“I don’t hear with my eyeballs”
– Mr. Shaft-Man
“I don’t hear with my eyeballs”
– Mr. Shaft-Man
“with my super vision”
::stupid laugh::
– Ms. Boms
“you been smokin them owls again, haven’t you! you’ve been smokin that herb! Come here, Stand under the light, show me your eyes….”
– doyle (big robbo)
“I see your eyes blinking, so I know you’re alive”
– Dr. OldNBald
With the price of fuel the way it is these days, when you build a snowman, you use rocks for his eyes and nose instead of coal.
DOCTOR TO HIS PATIENT: “Next time you see spots before your eyes, Mrs.
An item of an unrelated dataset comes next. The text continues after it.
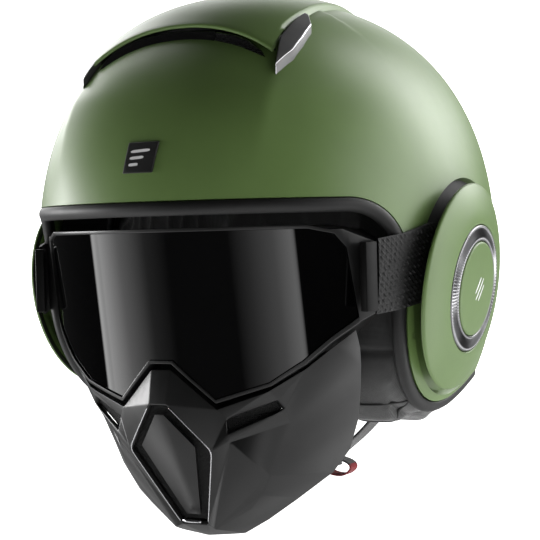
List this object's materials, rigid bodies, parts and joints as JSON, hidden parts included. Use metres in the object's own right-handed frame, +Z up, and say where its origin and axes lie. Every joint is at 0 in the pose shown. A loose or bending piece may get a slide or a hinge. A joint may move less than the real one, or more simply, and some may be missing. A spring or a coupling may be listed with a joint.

Woodworth, grab a pencil and try to connect them.
Leopard hunters are men who love to see spots before their eyes.
My eyesight is so bad, last week while hiking in the woods I picked up a snake to kill a stick.
Q: The more there is the less you see?
A: Darkness.
Q: When are a space creature’s eyes not eyes?
A: When the wind makes them water.
Q: What space creatures have their eyes nearest together?
A: The smallest.
Little Leaguer: Dad, what does a ballplayer do when his eyesight starts going bad?
Dad: He gets a job as an umpire.
Beth: Why are you staring at the mirror with your eyes shut?
Alice: I want to see what I look like when I’m asleep!
Q: What happened to the firefly before he hit the windshield?
A: His life flashed before his eyes.